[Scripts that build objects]
* START *

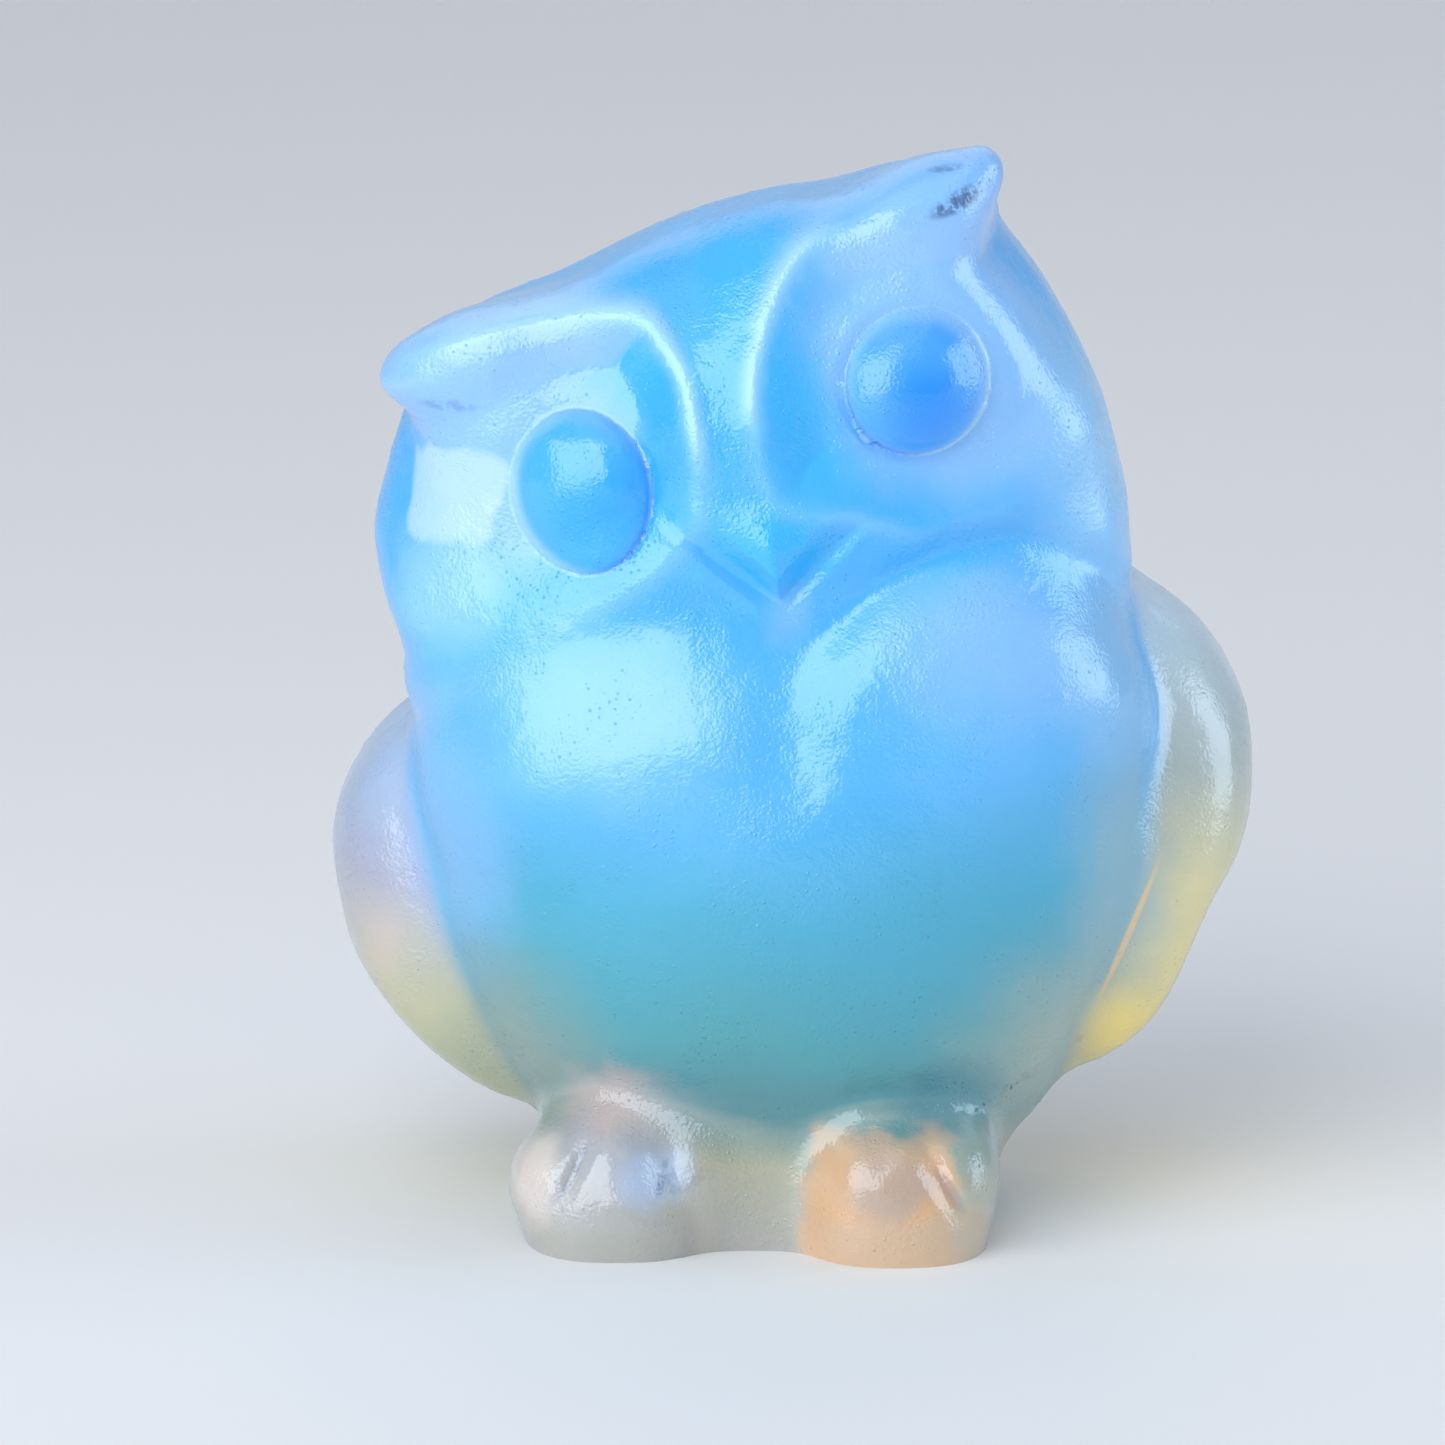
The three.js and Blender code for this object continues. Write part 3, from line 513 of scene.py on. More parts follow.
def settle(points, reach, rounds, low=None, high=None):
    """Moves points onto the surface, and not out of their cells where these are given. Base points stay on the base."""
    grounded = points[:, 2] == 0
    for _ in range(rounds):
        slope = slopes(points, reach)
        slope[grounded, 2] = 0
        steepness = np.sum(slope**2, 1)
        step = np.where(steepness < FLATTEST_SLOPE, 0, owl_distance(*points.T) / np.maximum(steepness, 1e-6))
        points = points - np.clip(step[:, None] * slope, -reach, reach)
        if low is not None:
            points = np.clip(points, low, high)
        points[grounded, 2] = 0
    return points


def grid_lines(span):
    count = math.ceil((span[1] - span[0]) / CELL)
    return np.linspace(span[0], span[1], count + 1)


def open_crossings(value):
    """Where the corners of a grid face are in and out of the stone by turns, two sheets of the surface
    would share an edge. The outer corner nearest to the surface is taken into the stone, until none is left."""
    found = True
    while found:
        found = False
        for first, second in ((0, 1), (0, 2), (1, 2)):
            corners = []
            for a, b in ((0, 0), (1, 0), (1, 1), (0, 1)):
                cut = [slice(None)] * 3
                cut[first] = slice(a, value.shape[first] - 1 + a)
                cut[second] = slice(b, value.shape[second] - 1 + b)
                corners.append(value[tuple(cut)] < 0)
            crossed = (corners[0] == corners[2]) & (corners[1] == corners[3]) & (corners[0] != corners[1])
            for place in np.argwhere(crossed):
                around = []
                for a, b in ((0, 0), (1, 0), (1, 1), (0, 1)):
                    node = place.copy()
                    node[first] += a
                    node[second] += b
                    around.append(tuple(node))
                outer = [node for node in around if value[node] >= 0]
                if len(outer) == 2:
                    value[min(outer, key=lambda node: value[node])] = -1e-3
                    found = True


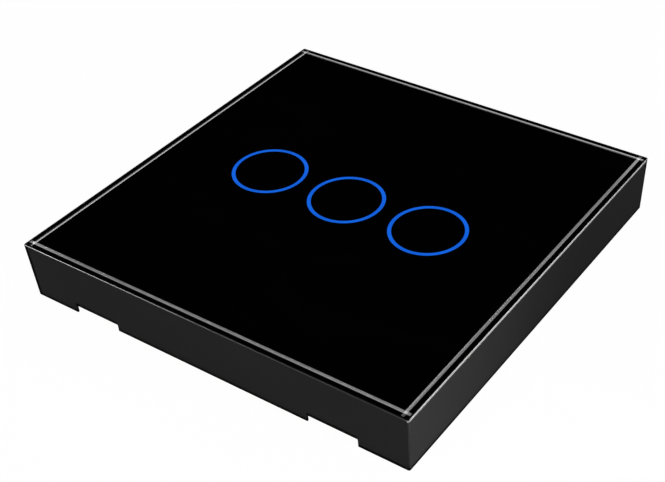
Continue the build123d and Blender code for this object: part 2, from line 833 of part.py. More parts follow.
# Countersunk screws that hold the rear cover
with BuildPart() as cover_screws:
    with BuildSketch(Plane.XY.offset(lid_back)):
        with GridLocations(2 * boss_place, 2 * boss_place, 2, 2):
            Circle(screw_head_radius)
    extrude(amount=screw_head_radius - screw_radius, taper=45)
    with BuildSketch(Plane.XY.offset(lid_back)):
        with GridLocations(2 * boss_place, 2 * boss_place, 2, 2):
            Circle(screw_radius)
    extrude(amount=screw_length)
    with BuildSketch(Plane.XY.offset(lid_back)):
        with GridLocations(2 * boss_place, 2 * boss_place, 2, 2):
            Rectangle(2 * screw_radius, cross_width)
            Rectangle(cross_width, 2 * screw_radius)
    extrude(amount=cross_depth, mode=Mode.SUBTRACT)
write_piece(cover_screws, "cover_screws")


# Wall plate: a frame with slotted screw holes, snap fingers and recesses for the adhesive pads
with BuildPart() as wall_plate:
    with BuildSketch(Plane.XY):
        RectangleRounded(2 * plate_half, 2 * plate_half, plate_corner)
        RectangleRounded(plate_window, plate_window, plate_window_radius, mode=Mode.SUBTRACT)
        with Locations((-wall_screw_spacing / 2, 0), (wall_screw_spacing / 2, 0)):
            SlotOverall(slot_length, slot_width, mode=Mode.SUBTRACT)
        with Locations((-notch_spacing / 2, -plate_half), (notch_spacing / 2, -plate_half)):
            Rectangle(notch_width + 2 * notch_relief, 2 * pry_recess, mode=Mode.SUBTRACT)
    extrude(amount=plate_thickness)
    with BuildSketch(Plane.XY):
        with GridLocations(2 * pad_x, 2 * pad_y, 2, 2):
            RectangleRounded(pad_width + 2 * slide_fit, pad_length + 2 * slide_fit, pad_radius)
    extrude(amount=pad_thickness, mode=Mode.SUBTRACT)
    with BuildSketch(Plane.XY.offset(plate_thickness)):
        with GridLocations(2 * pad_x, 2 * pip_place, 2, 2):
            Circle(pip_radius)
    extrude(amount=plate_gap - running_gap)
    for side in (-1, 1):
        for place in (-finger_place, finger_place):
            with BuildSketch(Plane.YZ.offset(place)):
                with BuildLine():
                    Polyline(
                        (side * finger_outer, plate_thickness),
                        (side * finger_outer, nose_back),
                        (side * (finger_outer + finger_nose), nose_back),
                        (side * finger_outer, nose_back + nose_height),
                        (side * (finger_outer - finger_thickness), nose_back + nose_height),
                        (side * (finger_outer - finger_thickness), plate_thickness),
                        close=True,
                    )
                make_face()
            extrude(amount=finger_width / 2, both=True)
write_piece(wall_plate, "wall_plate")


# Adhesive pads in the back of the wall plate
with BuildPart() as adhesive_pads:
    with BuildSketch(Plane.XY):
        with GridLocations(2 * pad_x, 2 * pad_y, 2, 2):
            RectangleRounded(pad_width, pad_length, pad_radius)
    extrude(amount=pad_thickness)
write_piece(adhesive_pads, "adhesive_pads")
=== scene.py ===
# Wireless light switch with a black glass touch face: finishes, studio and camera
import bpy
import bmesh
from math import cos, radians, sin
from mathutils import Matrix, Vector


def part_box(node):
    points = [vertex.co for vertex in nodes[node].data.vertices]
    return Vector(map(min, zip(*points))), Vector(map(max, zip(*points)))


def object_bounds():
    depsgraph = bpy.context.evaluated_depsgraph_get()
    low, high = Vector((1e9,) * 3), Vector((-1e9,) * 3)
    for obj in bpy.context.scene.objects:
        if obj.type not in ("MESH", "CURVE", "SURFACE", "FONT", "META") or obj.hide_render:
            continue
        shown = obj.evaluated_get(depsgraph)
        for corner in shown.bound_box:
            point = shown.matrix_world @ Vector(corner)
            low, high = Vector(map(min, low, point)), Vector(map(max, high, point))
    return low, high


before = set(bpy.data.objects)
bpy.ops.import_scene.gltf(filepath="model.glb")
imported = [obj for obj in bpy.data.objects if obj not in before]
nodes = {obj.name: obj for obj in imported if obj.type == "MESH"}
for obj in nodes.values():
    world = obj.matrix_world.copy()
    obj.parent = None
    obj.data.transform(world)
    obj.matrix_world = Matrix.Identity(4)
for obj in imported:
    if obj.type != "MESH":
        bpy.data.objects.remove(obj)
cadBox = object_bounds()
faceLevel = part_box("glass_panel")[1].z
print("frame loaded:", len(nodes), "nodes, face at", round(faceLevel * 1000, 2), "mm")


# small helpers for node trees

def fillSocket(tree, socket, value):
    if isinstance(value, bpy.types.NodeSocket):
        tree.links.new(value, socket)
    else:
        socket.default_value = value


def addNode(tree, kind, inputs=None, **settings):
    node = tree.nodes.new(kind)
    for name, value in settings.items():
        setattr(node, name, value)
    for name, value in (inputs or {}).items():
        fillSocket(tree, node.inputs[name], value)
    return node


def mathNode(tree, operation, first, second=0.0, clamp=False):
    inputs = {0: first, 1: second}
    return addNode(tree, "ShaderNodeMath", inputs, operation=operation, use_clamp=clamp).outputs[0]


def add(tree, first, second):
    return mathNode(tree, "ADD", first, second)


def subtract(tree, first, second):
    return mathNode(tree, "SUBTRACT", first, second)


def multiply(tree, first, second, clamp=False):
    return mathNode(tree, "MULTIPLY", first, second, clamp)


def absolute(tree, value):
    return mathNode(tree, "ABSOLUTE", value)


# 1 where a value lies below or above its limit, 0 elsewhere
def isBelow(tree, value, limit):
    return mathNode(tree, "LESS_THAN", value, limit)


def isAbove(tree, value, limit):
    return mathNode(tree, "GREATER_THAN", value, limit)


# goes from first to last while the value goes from start to end
def mapRange(tree, value, start, end, first=0.0, last=1.0, kind="LINEAR"):
    inputs = {"Value": value, "From Min": start, "From Max": end, "To Min": first, "To Max": last}
    return addNode(tree, "ShaderNodeMapRange", inputs, interpolation_type=kind).outputs["Result"]


def easeRange(tree, value, start, end, first=0.0, last=1.0):
    return mapRange(tree, value, start, end, first, last, "SMOOTHSTEP")


def mixValues(tree, factor, first, second):
    return addNode(tree, "ShaderNodeMix", {0: factor, 2: first, 3: second}).outputs[0]


def mixColors(tree, factor, first, second):
    inputs = {0: factor, 6: first, 7: second}
    return addNode(tree, "ShaderNodeMix", inputs, data_type="RGBA").outputs[2]


def splitAxes(tree, vector):
    return addNode(tree, "ShaderNodeSeparateXYZ", {0: vector}).outputs


def noise(tree, place, scale, detail, **others):
    inputs = {"Vector": place, "Scale": scale, "Detail": detail, **others}
    return addNode(tree, "ShaderNodeTexNoise", inputs).outputs["Fac"]


def cells(tree, place, scale, **settings):
    inputs = {"Vector": place, "Scale": scale}
    return addNode(tree, "ShaderNodeTexVoronoi", inputs, **settings).outputs["Distance"]


def bumpNormal(tree, height, strength, depth):
    inputs = {"Height": height, "Strength": strength, "Distance": depth}
    return addNode(tree, "ShaderNodeBump", inputs).outputs["Normal"]


def grey(level):
    return (level, level, level, 1.0)


def opaque(colour):
    return (*colour, 1.0)


def emptyMaterial(name):
    material = bpy.data.materials.new(name)
    material.use_nodes = True
    material.node_tree.nodes.clear()
    return material, material.node_tree


def startMaterial(name):
    material, tree = emptyMaterial(name)
    shader = addNode(tree, "ShaderNodeBsdfPrincipled")
    addNode(tree, "ShaderNodeOutputMaterial", {"Surface": shader.outputs["BSDF"]})
    place = addNode(tree, "ShaderNodeTexCoord").outputs["Object"]
    return material, tree, shader, place


def wire(tree, value, shader, socketName):
    tree.links.new(value, shader.inputs[socketName])


def putOn(material, *names):
    for name in names:
        slots = nodes[name].data.materials
        slots.clear()
        slots.append(material)


# effects that several finishes share: each takes a place and a few numbers

def startGroup(name, numbers, outputs):
    group = bpy.data.node_groups.new(name, "ShaderNodeTree")
    sockets = group.interface
    kind = "NodeSocketFloat"
    sockets.new_socket(name="Place", in_out="INPUT", socket_type="NodeSocketVector")
    for socketName, value in numbers.items():
        socket = sockets.new_socket(name=socketName, in_out="INPUT", socket_type=kind)
        socket.default_value = value
    for socketName in outputs:
        sockets.new_socket(name=socketName, in_out="OUTPUT", socket_type=kind)
    given = addNode(group, "NodeGroupInput").outputs
    return group, given, addNode(group, "NodeGroupOutput").inputs


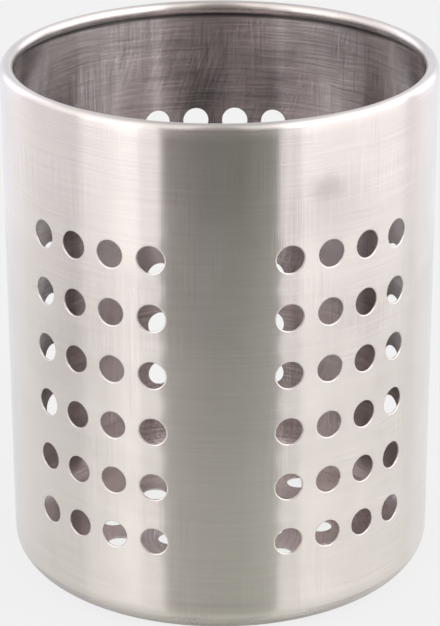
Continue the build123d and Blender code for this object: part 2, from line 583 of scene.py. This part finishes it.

* END *

The exercise: Copy out the listing above, line by line and exactly, from its first line to the line holding "return np.linspace(span[0], span[1], count", inclusive.

Exercise answer:
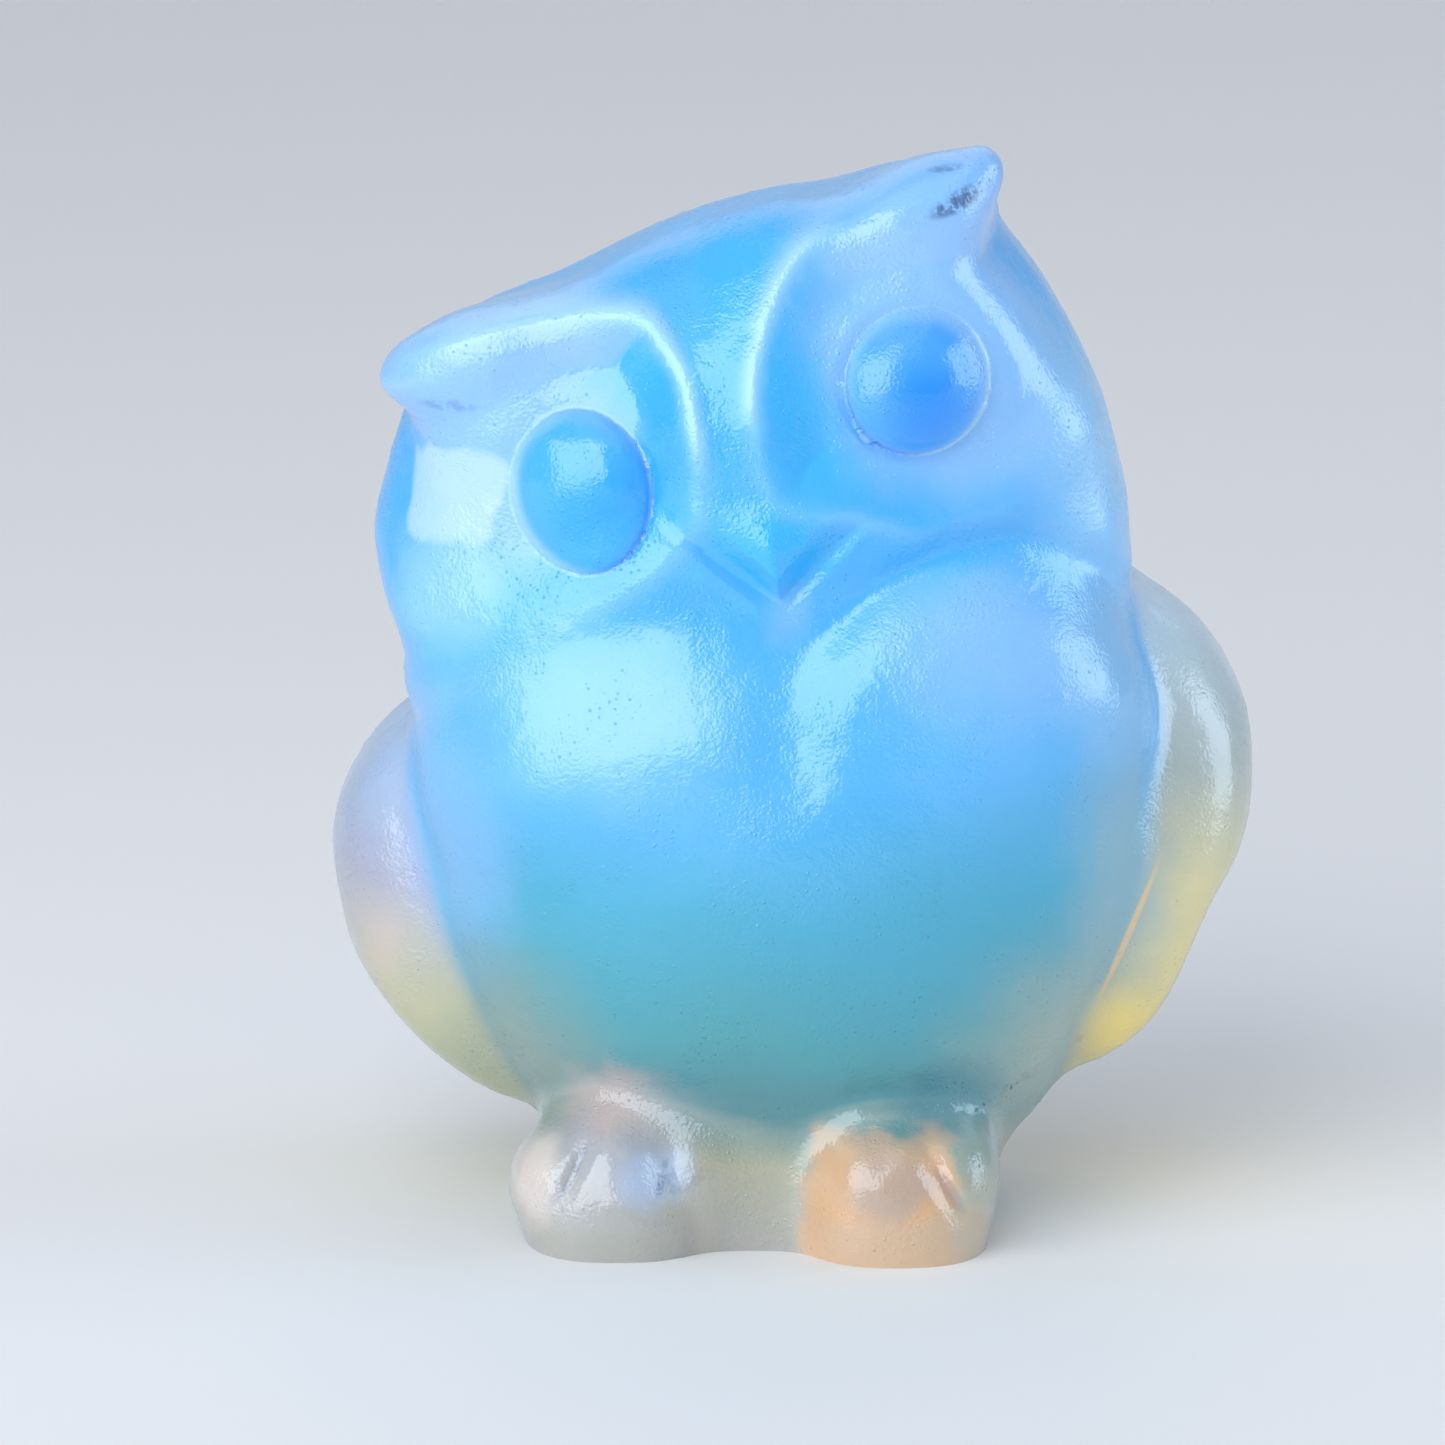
The three.js and Blender code for this object continues. Write part 3, from line 513 of scene.py on. More parts follow.
def settle(points, reach, rounds, low=None, high=None):
    """Moves points onto the surface, and not out of their cells where these are given. Base points stay on the base."""
    grounded = points[:, 2] == 0
    for _ in range(rounds):
        slope = slopes(points, reach)
        slope[grounded, 2] = 0
        steepness = np.sum(slope**2, 1)
        step = np.where(steepness < FLATTEST_SLOPE, 0, owl_distance(*points.T) / np.maximum(steepness, 1e-6))
        points = points - np.clip(step[:, None] * slope, -reach, reach)
        if low is not None:
            points = np.clip(points, low, high)
        points[grounded, 2] = 0
    return points


def grid_lines(span):
    count = math.ceil((span[1] - span[0]) / CELL)
    return np.linspace(span[0], span[1], count + 1)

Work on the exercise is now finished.